▸ PROVIDED MATERIAL:
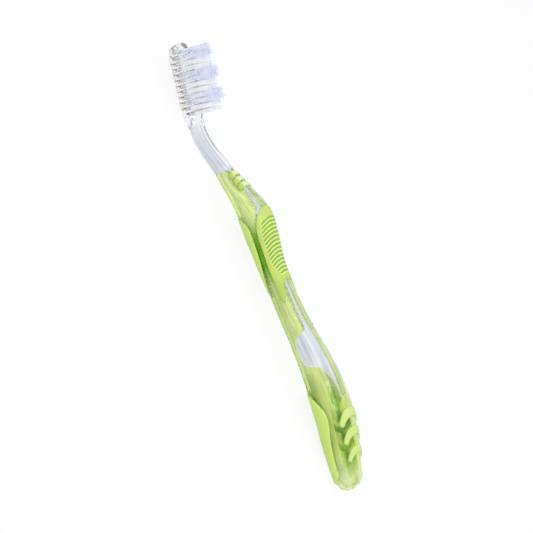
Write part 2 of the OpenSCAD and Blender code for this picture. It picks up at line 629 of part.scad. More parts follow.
clear_core();
handle_sleeve();
neck_ribs();
thumb_grip();
upper_back_grip();
lower_back_grip();
crescent_grip_1();
crescent_grip_2();
crescent_grip_3();
grip_runner();
tuft_anchors();
tuft_row_01();
tuft_row_02();
tuft_row_03();
tuft_row_04();
tuft_row_05();
tuft_row_06();
tuft_row_07();
tuft_row_08();
tuft_row_09();
tuft_row_10();
tuft_row_11();
tuft_row_12();
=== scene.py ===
import math

import bmesh
import bpy
import numpy as np
from mathutils import Matrix, Vector
from mathutils.kdtree import KDTree


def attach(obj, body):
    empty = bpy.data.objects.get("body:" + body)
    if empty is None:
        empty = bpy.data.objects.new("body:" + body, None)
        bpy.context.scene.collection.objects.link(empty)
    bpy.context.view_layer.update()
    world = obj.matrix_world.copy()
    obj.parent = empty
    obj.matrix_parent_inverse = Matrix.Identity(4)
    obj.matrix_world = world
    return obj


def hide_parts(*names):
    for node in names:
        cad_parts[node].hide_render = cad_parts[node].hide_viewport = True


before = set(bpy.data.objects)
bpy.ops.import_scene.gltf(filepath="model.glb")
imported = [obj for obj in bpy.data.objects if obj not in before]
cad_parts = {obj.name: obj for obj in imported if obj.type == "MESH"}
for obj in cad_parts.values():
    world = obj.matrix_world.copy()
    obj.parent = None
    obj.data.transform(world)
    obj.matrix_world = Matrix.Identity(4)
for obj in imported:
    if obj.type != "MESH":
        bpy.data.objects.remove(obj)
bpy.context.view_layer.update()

# A manual toothbrush on its back: +X runs to the head's tip, +Z to the bristles. Lengths are in
# millimetres, as in the part's source, and MM turns them into metres. A place, u, is the distance
# from the tail. An angle, rel, goes round from the front or back line, and off is a height above
# the skin.
MM = 0.001
HANDLE, NECK, HEAD = 136.0, 24.0, 30.0
BRUSH = HANDLE + NECK + HEAD
COLLAR, HEEL = HANDLE, HANDLE + NECK
WIDTH, DEPTH, RISE = 15.2, 15.0, 9.3
NECK_WIDTH, NECK_DEPTH, NECK_FLAT = 6.0, 5.8, 0.2
HEAD_WIDTH, HEAD_THICK, TILT = 11.3, 5.2, math.radians(11.2)
TAIL_ROUND, TIP_ROUND, TIP_EDGE = 5.6, 6.4, 2.2
WALL, GAP, RECESS = 1.5, 0.05, 0.15
REST_Z = NECK_DEPTH / 2 - NECK_FLAT
HEEL_SHARE = 0.075
HEEL_Z = REST_Z + HEEL_SHARE * RISE
FRONT, BACK = 90.0, 270.0
# Half width that no point passes, and the sleeve's height above the table
HALF_WIDTH, SLEEVE_LOW = 7.953, 0.06

# Master surface. A station is shares of the length, rise, depth and width, or in the head of the
# length and width.
HANDLE_SHARES = [
    (0, 0.2, 0.72, 0.72), (0.044, 0.27, 0.76, 0.77), (0.103, 0.465, 0.9, 0.89),
    (0.162, 0.645, 0.975, 0.965), (0.22, 0.82, 1, 1), (0.28, 0.905, 0.985, 0.99),
    (0.338, 0.965, 0.94, 0.95), (0.397, 0.95, 0.87, 0.88), (0.456, 0.895, 0.78, 0.8),
    (0.515, 0.82, 0.7, 0.72), (0.574, 0.785, 0.665, 0.68), (0.632, 0.783, 0.65, 0.665),
    (0.69, 0.8, 0.685, 0.69), (0.75, 0.885, 0.76, 0.76), (0.794, 0.95, 0.825, 0.83),
    (0.83, 1, 0.845, 0.845), (0.868, 0.975, 0.81, 0.81), (0.897, 0.885, 0.73, 0.73),
    (0.926, 0.755, 0.645, 0.64), (0.963, 0.58, 0.555, 0.55), (1, 0.43, 0.48, 0.475)]
NECK_SHARES = [
    (0.17, 0.31, 1.14, 1.13), (0.34, 0.17, 1.09, 1.09), (0.52, 0.055, 1.03, 1.03),
    (0.7, 0, 1, 1), (0.86, 0.02, 0.98, 1.06)]
HEAD_SHARES = [(0, 0.72), (0.08, 0.86), (0.17, 0.96), (0.3, 1), (0.6, 1), (1, 1)]
HANDLE_SQUARE, NECK_SQUARE, HEAD_SQUARE = 2.3, 2.8, 4.4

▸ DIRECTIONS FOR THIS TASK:
Only the lines from the line with "crescent_grip_1();" to the line with "imported = [obj", inclusive, are to be printed, exactly as they appear.

▸ EXERCISE SOLUTION:
crescent_grip_1();
crescent_grip_2();
crescent_grip_3();
grip_runner();
tuft_anchors();
tuft_row_01();
tuft_row_02();
tuft_row_03();
tuft_row_04();
tuft_row_05();
tuft_row_06();
tuft_row_07();
tuft_row_08();
tuft_row_09();
tuft_row_10();
tuft_row_11();
tuft_row_12();
=== scene.py ===
import math

import bmesh
import bpy
import numpy as np
from mathutils import Matrix, Vector
from mathutils.kdtree import KDTree


def attach(obj, body):
    empty = bpy.data.objects.get("body:" + body)
    if empty is None:
        empty = bpy.data.objects.new("body:" + body, None)
        bpy.context.scene.collection.objects.link(empty)
    bpy.context.view_layer.update()
    world = obj.matrix_world.copy()
    obj.parent = empty
    obj.matrix_parent_inverse = Matrix.Identity(4)
    obj.matrix_world = world
    return obj


def hide_parts(*names):
    for node in names:
        cad_parts[node].hide_render = cad_parts[node].hide_viewport = True


before = set(bpy.data.objects)
bpy.ops.import_scene.gltf(filepath="model.glb")
imported = [obj for obj in bpy.data.objects if obj not in before]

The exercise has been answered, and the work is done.